I had to add one last thought to help “Corinne” in her future dealings:

One of the biggest problems freelancers have is the inability to handle negative business dealings quickly. It’s not so much the fear of losing a client, although that is a legitimate fear, it’s leaving the love we have of being designers and suddenly switching into business mode.

In client meetings, we are forced to present two fronts. The creative side must explain and defend design decisions and the business side must protect our rights, intellectual properties, and income. The creative side is easy. The business side is something art school doesn’t prepare us for and so, we must learn it ourselves and find the confidence to speak up and walk away when the situation seems unwinnable.


I never heard back from “Corinne,” which is a shame. I’m always curious what happens in the end, if my advice was followed, and was it effective. My experiences are unique to myself, being male, raised in a city where speaking one’s mind is commonplace, and having a confrontational personality. Not everyone has that same demeanor, so my advice may not work for everyone, in every situation.

Thank You, and Goodbye!

This is the last Design Dilemma column, so I want to thank those who shared their personal dilemmas, the readers for supporting and sharing the columns, the Design Shack editors for allowing me to help so many who reached out.
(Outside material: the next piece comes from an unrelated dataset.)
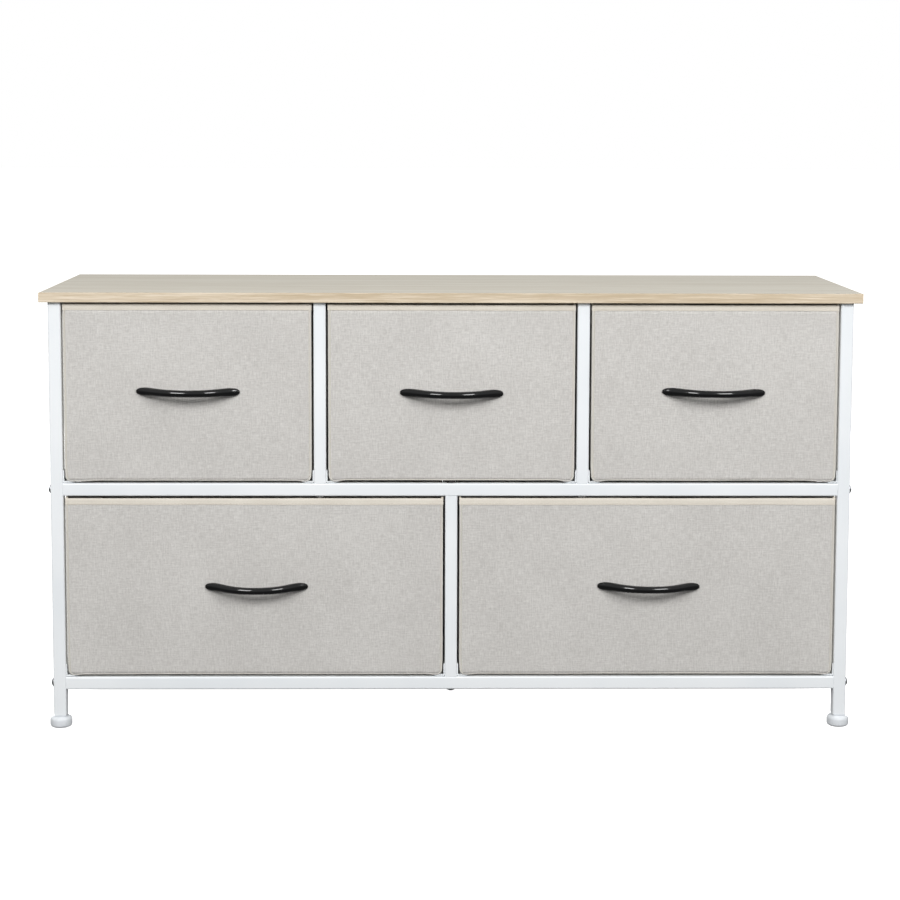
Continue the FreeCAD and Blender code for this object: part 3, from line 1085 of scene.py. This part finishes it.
for name in drawers:
    low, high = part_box(name + "_handle")
    middle = (low + high) / 2
    aside, off, tilt, droop = habits[name][2:]
    middle += Vector((aside, 0, off)) * mm
    bm = bow(droop)
    place = Matrix.Translation((middle.x, high.y, middle.z))
    place = place @ Matrix.Rotation(radians(tilt), 4, "Y")
    bmesh.ops.transform(bm, matrix=place, verts=bm.verts)
    made = new_object(name + "_bow", bm, black, sharp=70.0)
    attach(made, name + "_drawer")
    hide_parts(name + "_handle")
    screw_y = pocket_back(name) + 0.1 * mm
    places = [(Vector((middle.x + side * screw_reach, screw_y, middle.z)), Y) for side in (-1, 1)]
    made = set_copies(name + "_handle_screws", screw_piece, places, bright_zinc)
    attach(made, name + "_drawer")

for piece in (bead, bolt_piece, screw_piece, stitch_piece):
    bpy.data.objects.remove(piece)


# ------------------------------------------------------------------ light, floor and camera

scene = bpy.context.scene
scene.view_settings.view_transform = "Standard"

world = bpy.data.worlds.new("studio")
world.use_nodes = True
scene.world = world
tree = Tree(world.node_tree)
seen = tree.node("ShaderNodeLightPath", output="Is Camera Ray")
toward = tree.node("ShaderNodeTexCoord", output="Generated")
height = tree.node("ShaderNodeSeparateXYZ", {0: toward}, output=2)
# Plain white to the camera; as light it is dim, and dimmest from below.
strength = seen + (1.0 - seen) * (height.ramp(-0.2, 0.3) * 0.36 + 0.14)
sky = tree.node("ShaderNodeBackground", {"Color": (1.0, 1.0, 1.0, 1.0), "Strength": strength})
tree.node("ShaderNodeOutputWorld", {"Surface": sky})


def softbox(name, place, aim, width, height, power):
    """Soft area light aimed at a point."""
    light = bpy.data.lights.new(name, "AREA")
    light.shape = "RECTANGLE"
    light.size, light.size_y, light.energy = width, height, power
    made = add_object(name, light)
    made.location = place
    made.rotation_mode = "QUATERNION"
    made.rotation_quaternion = (Vector(aim) - Vector(place)).to_track_quat("-Z", "Y")


softbox("front_left_softbox", (-1.1, -2.0, 1.5), (0, -0.1, 0.2), 0.9, 0.75, 29.0)
softbox("front_right_softbox", (1.15, -1.8, 1.45), (0, -0.1, 0.2), 0.9, 0.75, 26.0)
softbox("back_left_softbox", (-1.3, 2.2, 0.28), (0, 0, 0.25), 1.6, 0.45, 19.0)
softbox("back_right_softbox", (1.3, 2.2, 0.28), (0, 0, 0.25), 1.6, 0.45, 19.0)

bm = bmesh.new()
bmesh.ops.create_grid(bm, x_segments=2, y_segments=2, size=30.0)
bmesh.ops.translate(bm, verts=bm.verts, vec=(0, 0, -0.3 * mm))
paper = Finish("studio_paper", Roughness=0.9, Emission_Color=(1.0, 1.0, 1.0, 1.0),
               Emission_Strength=0.92)
grey, pale = (0.86, 0.86, 0.86, 1.0), (0.9, 0.9, 0.9, 1.0)
paper.set("Base Color", paper.mix(paper.noise(paper.place, 3.0), grey, pale))
floor = new_object("studio_floor", bm, paper.material)
floor.visible_glossy = floor.visible_diffuse = False

# All three in pixels of the finished image.
image_width, focal_length, lens_shift = 900, 2026.2, -130
yaw, pitch, roll = radians(-0.852), radians(-5.549), radians(-0.168)
camera = bpy.data.cameras.new("camera")
camera.sensor_width = 36.0
camera.lens = focal_length / image_width * camera.sensor_width
camera.shift_x, camera.shift_y = 0.0, lens_shift / image_width
camera.clip_start, camera.clip_end = 0.05, 100.0
eye = add_object("camera", camera)
turn = Matrix.Rotation(yaw, 4, "Z") @ Matrix.Rotation(pitch, 4, "X")
turn = turn @ Matrix.Rotation(roll, 4, "Y") @ Matrix.Rotation(pi / 2, 4, "X")
eye.matrix_world = Matrix.Translation((-38.7 * mm, -2585.2 * mm, 745.0 * mm)) @ turn
scene.camera = eye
I’d also like to wish all creatives luck, strength and the confidence to find the best solution to your dilemmas through patience, negotiation, give and take, and the gut feeling that tells you something is just not right.

Ed: Thank you too, Speider, for all your work on this series over the past few years! It’s been a pleasure reading your insight and wisdom, and I hope we’ve helped quite a few people along the way!